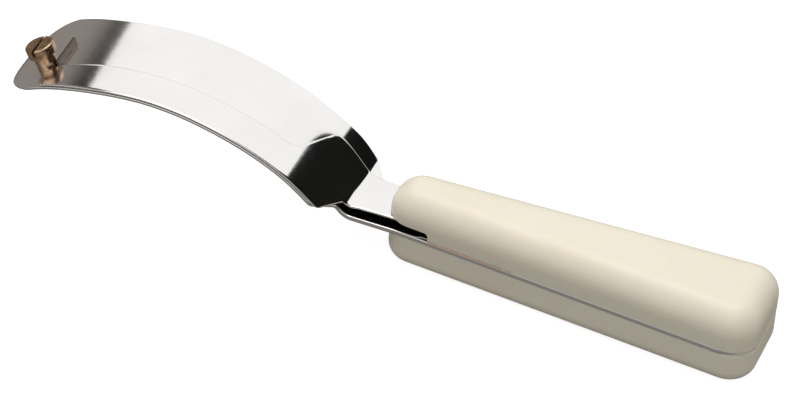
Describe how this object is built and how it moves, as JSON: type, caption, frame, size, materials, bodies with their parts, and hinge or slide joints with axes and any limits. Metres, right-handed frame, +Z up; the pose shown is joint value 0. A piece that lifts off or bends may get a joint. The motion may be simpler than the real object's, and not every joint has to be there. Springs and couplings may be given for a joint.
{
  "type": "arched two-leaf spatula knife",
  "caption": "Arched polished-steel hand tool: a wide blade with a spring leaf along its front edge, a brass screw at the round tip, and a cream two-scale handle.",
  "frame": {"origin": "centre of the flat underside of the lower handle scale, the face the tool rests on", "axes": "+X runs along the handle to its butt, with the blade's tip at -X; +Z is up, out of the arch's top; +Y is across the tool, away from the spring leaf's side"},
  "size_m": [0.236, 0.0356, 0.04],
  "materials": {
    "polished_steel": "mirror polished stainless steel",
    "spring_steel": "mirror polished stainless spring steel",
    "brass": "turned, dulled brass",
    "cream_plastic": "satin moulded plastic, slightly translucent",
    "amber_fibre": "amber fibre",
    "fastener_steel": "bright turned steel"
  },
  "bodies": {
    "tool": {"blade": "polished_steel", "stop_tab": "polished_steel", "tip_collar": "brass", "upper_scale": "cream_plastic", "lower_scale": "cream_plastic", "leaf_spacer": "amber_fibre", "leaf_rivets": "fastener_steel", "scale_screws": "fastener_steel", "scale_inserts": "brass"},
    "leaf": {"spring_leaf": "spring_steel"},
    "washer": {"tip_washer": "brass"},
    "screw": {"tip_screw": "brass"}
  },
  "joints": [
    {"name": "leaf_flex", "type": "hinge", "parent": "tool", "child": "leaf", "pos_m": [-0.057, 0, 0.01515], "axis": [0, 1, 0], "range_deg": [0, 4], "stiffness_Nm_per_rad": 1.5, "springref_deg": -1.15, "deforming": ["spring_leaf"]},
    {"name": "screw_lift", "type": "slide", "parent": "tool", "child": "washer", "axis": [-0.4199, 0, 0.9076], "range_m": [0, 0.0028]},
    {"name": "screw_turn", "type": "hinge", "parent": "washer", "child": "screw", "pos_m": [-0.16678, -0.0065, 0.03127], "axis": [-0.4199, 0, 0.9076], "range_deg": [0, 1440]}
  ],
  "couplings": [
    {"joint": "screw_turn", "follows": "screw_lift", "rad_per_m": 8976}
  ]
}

▶ [Goal]
Write out all the data again, exactly as it appears.

▶ [Task output]
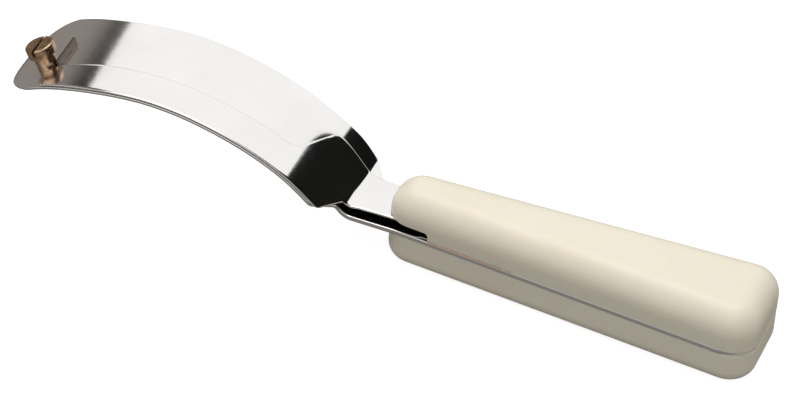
Describe how this object is built and how it moves, as JSON: type, caption, frame, size, materials, bodies with their parts, and hinge or slide joints with axes and any limits. Metres, right-handed frame, +Z up; the pose shown is joint value 0. A piece that lifts off or bends may get a joint. The motion may be simpler than the real object's, and not every joint has to be there. Springs and couplings may be given for a joint.
{
  "type": "arched two-leaf spatula knife",
  "caption": "Arched polished-steel hand tool: a wide blade with a spring leaf along its front edge, a brass screw at the round tip, and a cream two-scale handle.",
  "frame": {"origin": "centre of the flat underside of the lower handle scale, the face the tool rests on", "axes": "+X runs along the handle to its butt, with the blade's tip at -X; +Z is up, out of the arch's top; +Y is across the tool, away from the spring leaf's side"},
  "size_m": [0.236, 0.0356, 0.04],
  "materials": {
    "polished_steel": "mirror polished stainless steel",
    "spring_steel": "mirror polished stainless spring steel",
    "brass": "turned, dulled brass",
    "cream_plastic": "satin moulded plastic, slightly translucent",
    "amber_fibre": "amber fibre",
    "fastener_steel": "bright turned steel"
  },
  "bodies": {
    "tool": {"blade": "polished_steel", "stop_tab": "polished_steel", "tip_collar": "brass", "upper_scale": "cream_plastic", "lower_scale": "cream_plastic", "leaf_spacer": "amber_fibre", "leaf_rivets": "fastener_steel", "scale_screws": "fastener_steel", "scale_inserts": "brass"},
    "leaf": {"spring_leaf": "spring_steel"},
    "washer": {"tip_washer": "brass"},
    "screw": {"tip_screw": "brass"}
  },
  "joints": [
    {"name": "leaf_flex", "type": "hinge", "parent": "tool", "child": "leaf", "pos_m": [-0.057, 0, 0.01515], "axis": [0, 1, 0], "range_deg": [0, 4], "stiffness_Nm_per_rad": 1.5, "springref_deg": -1.15, "deforming": ["spring_leaf"]},
    {"name": "screw_lift", "type": "slide", "parent": "tool", "child": "washer", "axis": [-0.4199, 0, 0.9076], "range_m": [0, 0.0028]},
    {"name": "screw_turn", "type": "hinge", "parent": "washer", "child": "screw", "pos_m": [-0.16678, -0.0065, 0.03127], "axis": [-0.4199, 0, 0.9076], "range_deg": [0, 1440]}
  ],
  "couplings": [
    {"joint": "screw_turn", "follows": "screw_lift", "rad_per_m": 8976}
  ]
}